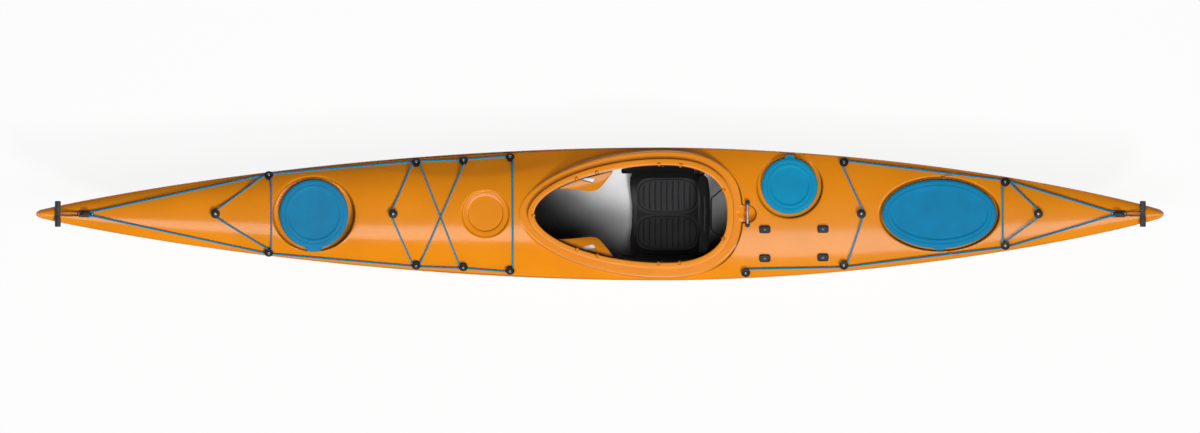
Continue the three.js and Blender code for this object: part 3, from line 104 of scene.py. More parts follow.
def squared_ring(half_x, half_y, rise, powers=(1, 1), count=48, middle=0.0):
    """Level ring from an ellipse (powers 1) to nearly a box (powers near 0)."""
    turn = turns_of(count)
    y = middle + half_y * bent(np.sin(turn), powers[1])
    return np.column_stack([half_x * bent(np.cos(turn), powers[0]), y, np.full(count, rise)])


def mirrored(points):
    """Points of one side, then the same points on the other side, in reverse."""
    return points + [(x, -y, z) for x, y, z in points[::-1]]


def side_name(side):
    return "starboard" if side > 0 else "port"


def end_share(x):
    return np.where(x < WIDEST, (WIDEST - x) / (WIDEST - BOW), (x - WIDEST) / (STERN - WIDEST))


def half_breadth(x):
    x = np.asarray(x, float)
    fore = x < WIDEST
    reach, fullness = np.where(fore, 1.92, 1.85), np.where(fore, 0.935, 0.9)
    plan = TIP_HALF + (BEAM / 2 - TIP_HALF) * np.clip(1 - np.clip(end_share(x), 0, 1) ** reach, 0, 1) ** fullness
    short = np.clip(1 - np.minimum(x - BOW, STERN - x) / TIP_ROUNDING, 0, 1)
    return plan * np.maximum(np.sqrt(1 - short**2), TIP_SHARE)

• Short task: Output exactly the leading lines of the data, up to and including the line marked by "return np.column_stack([half_x *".

• Answer to the task:
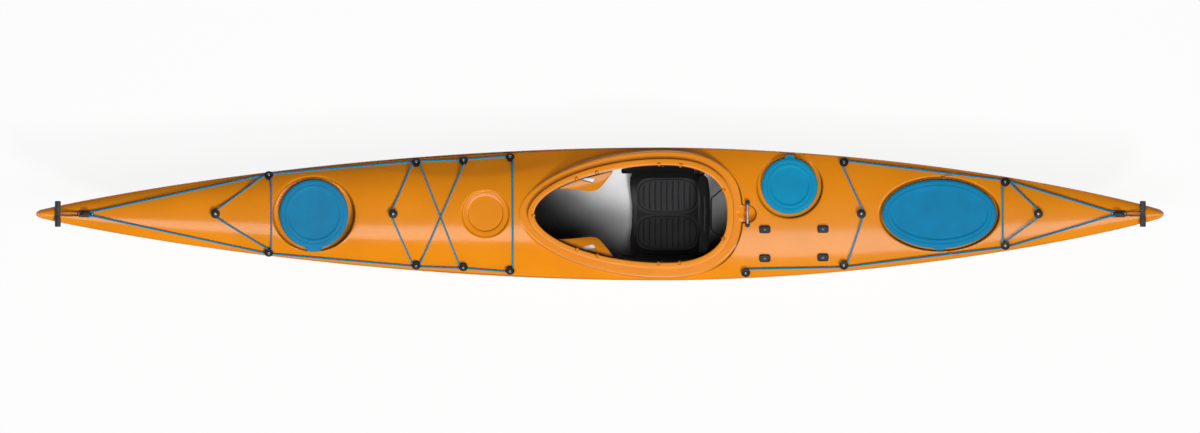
Continue the three.js and Blender code for this object: part 3, from line 104 of scene.py. More parts follow.
def squared_ring(half_x, half_y, rise, powers=(1, 1), count=48, middle=0.0):
    """Level ring from an ellipse (powers 1) to nearly a box (powers near 0)."""
    turn = turns_of(count)
    y = middle + half_y * bent(np.sin(turn), powers[1])
    return np.column_stack([half_x * bent(np.cos(turn), powers[0]), y, np.full(count, rise)])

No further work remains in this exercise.